I remember that this was a pressed-in cartridge BB...maybe glued with some Locktite?

Can any of you Klein-o-philes provide information about replacing the BB? What tools are required? My LBS said they didn't have the tools to extract and press in a new one; the LBS where I bought it in 1986 is on the other side of town. If I can figure out a home fix I'll try that before taking it in.

Thanks in advance,

D-Man


----------



## Shayne (Jan 14, 2004)

*A Hammer, Some Scrap Wood, And A Strong Arm*

Those are all the tools necessary.

Place wood against spindle and pound with the hammer until its free. This will usually take 1 bearing with it. To remove that bearing, drill a hole slightly larger than the spindle in a piece of wood (or find some suitable object with a similar sized hole) and drop the spindle through the hole. Give it a good whack and the bearing will be free of the spindle.
To remove the bearing still in the frame use a large dowel, a peice of wood cut to fit the inside of the BB shell, or some PVC pipe that will fit inside the BB and give that a good whack.

Installation is basically the reverse.

Once you have the spindle and bearings back in the frame you will probably need to center it unless you got very lucky. I do this with a stack of washers and a crank bolt. Just slide washers over the end of the spindle you need to pull further and use a crankbolt to pull the spindle through the stack of wachers the desired length. I attach a crankarm to the other end of the spindle to hold it still.

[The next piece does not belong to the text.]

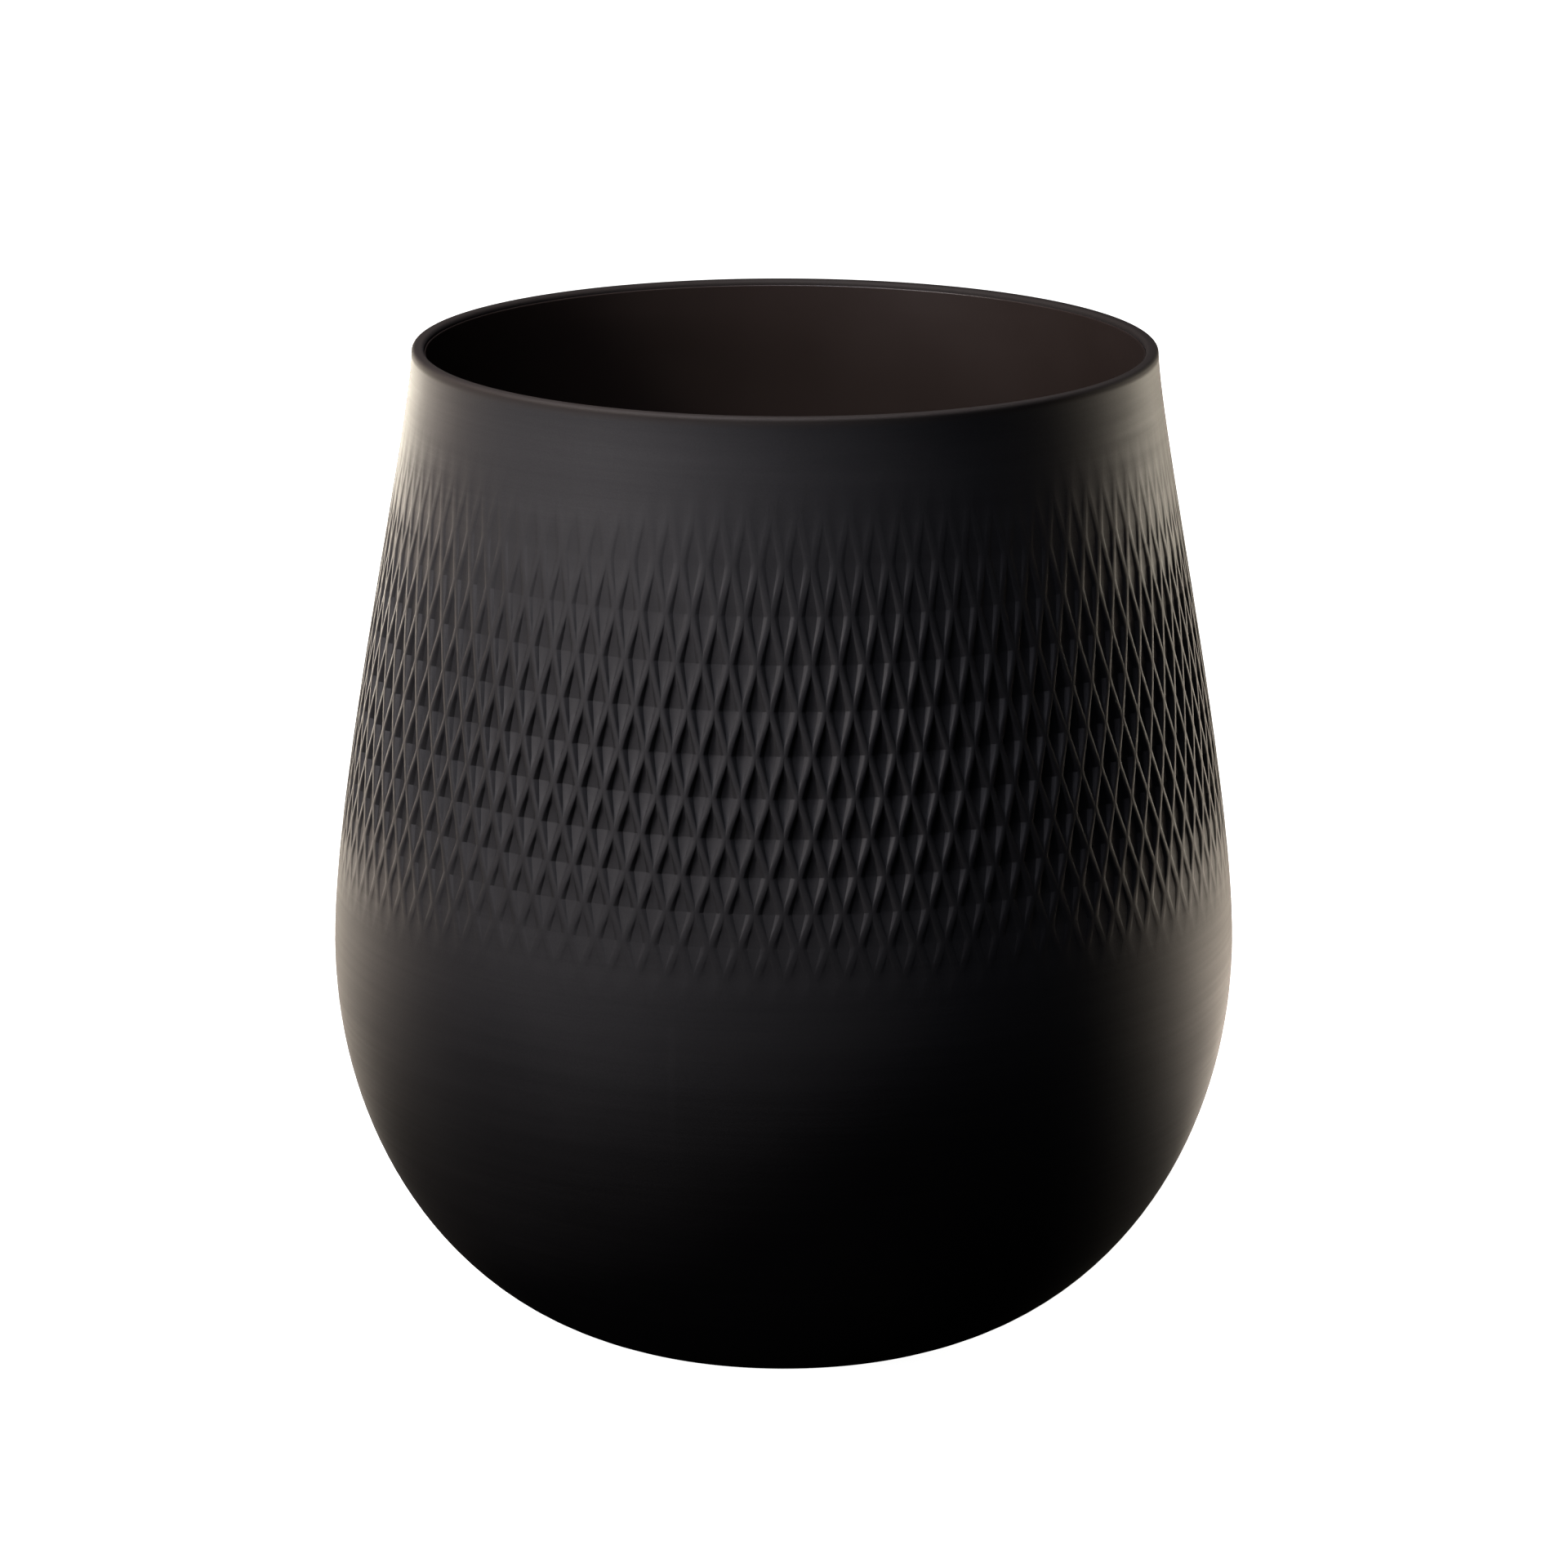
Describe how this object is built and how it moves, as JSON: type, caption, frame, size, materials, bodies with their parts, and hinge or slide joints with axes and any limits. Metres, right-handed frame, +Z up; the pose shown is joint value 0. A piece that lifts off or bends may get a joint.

I've never had to loctite any of my Klein BBs in place but others on here have had to. I guess use some to be safe. Complete r & r will take about a half hour.


----------



## Guest (Jun 17, 2005)

Shayne said:


> Those are all the tools necessary.
> 
> Place wood against spindle and pound with the hammer until its free. This will usually take 1 bearing with it. To remove that bearing, drill a hole slightly larger than the spindle in a piece of wood (or find some suitable object with a similar sized hole) and drop the spindle through the hole. Give it a good whack and the bearing will be free of the spindle.
> To remove the bearing still in the frame use a large dowel, a peice of wood cut to fit the inside of the BB shell, or some PVC pipe that will fit inside the BB and give that a good whack.
> ...


...yes, that works fine in my experience. nonetheless i have build a press using $10 worth of standard material from the hobby market. it always made me nervous to come so close to the sweet frames with a huge hammer 

if you hammer on the spindle better first mount a crank bolt tightly. and hit straight, they may bend! mounting of spindle and bearings is alot easier if your first put them into the freezer for a while. they will shrink. wipe them dry, apply a bit of Loctite and press them in. be careful with the bearings. you only have one chance before you ruin the seats and thus the frame! mark where the spindle meets the bearings before you remove it, makes it much easier to put it back correctly. also measure how deep the bearings sit in the bb shell. and as always, one GOOD and precise hit with the hammer is better than many without effect. and you need a good punch to break the loctite bond!

good luck, Carsten

ah, if you love the frame alot better take it to a dealer...


----------



## jplain (Mar 29, 2005)

*where to get replacement BB bearings?*



Carsten said:


> ...yes, that works fine in my experience. nonetheless i have build a press using $10 worth of standard material from the hobby market. it always made me nervous to come so close to the sweet frames with a huge hammer
> 
> if you hammer on the spindle better first mount a crank bolt tightly. and hit straight, they may bend! mounting of spindle and bearings is alot easier if your first put them into the freezer for a while. they will shrink. wipe them dry, apply a bit of Loctite and press them in. be careful with the bearings. you only have one chance before you ruin the seats and thus the frame! mark where the spindle meets the bearings before you remove it, makes it much easier to put it back correctly. also measure how deep the bearings sit in the bb shell. and as always, one GOOD and precise hit with the hammer is better than many without effect. and you need a good punch to break the loctite bond!
> 
> ...


-I have a vintage '93 Klein Rascal that I just noticed is quite loose in the bottom bracket (it has probably about 1 mm of play), and obviously I'm not planning on riding it as is. The frame has a fair amount of use, and i've never serviced the bottom bracket. Will I probably need to replace the bearings (are they loose balls in a cage? or completely sealed?) or just grease/adjust them? And where could i find replacement bearings if I do need to get new ones? thanks. Jay.


----------



## Guest (Jun 18, 2005)

jplain said:


> -I have a vintage '93 Klein Rascal that I just noticed is quite loose in the bottom bracket (it has probably about 1 mm of play), and obviously I'm not planning on riding it as is. The frame has a fair amount of use, and i've never serviced the bottom bracket. Will I probably need to replace the bearings (are they loose balls in a cage? or completely sealed?) or just grease/adjust them? And where could i find replacement bearings if I do need to get new ones? thanks. Jay.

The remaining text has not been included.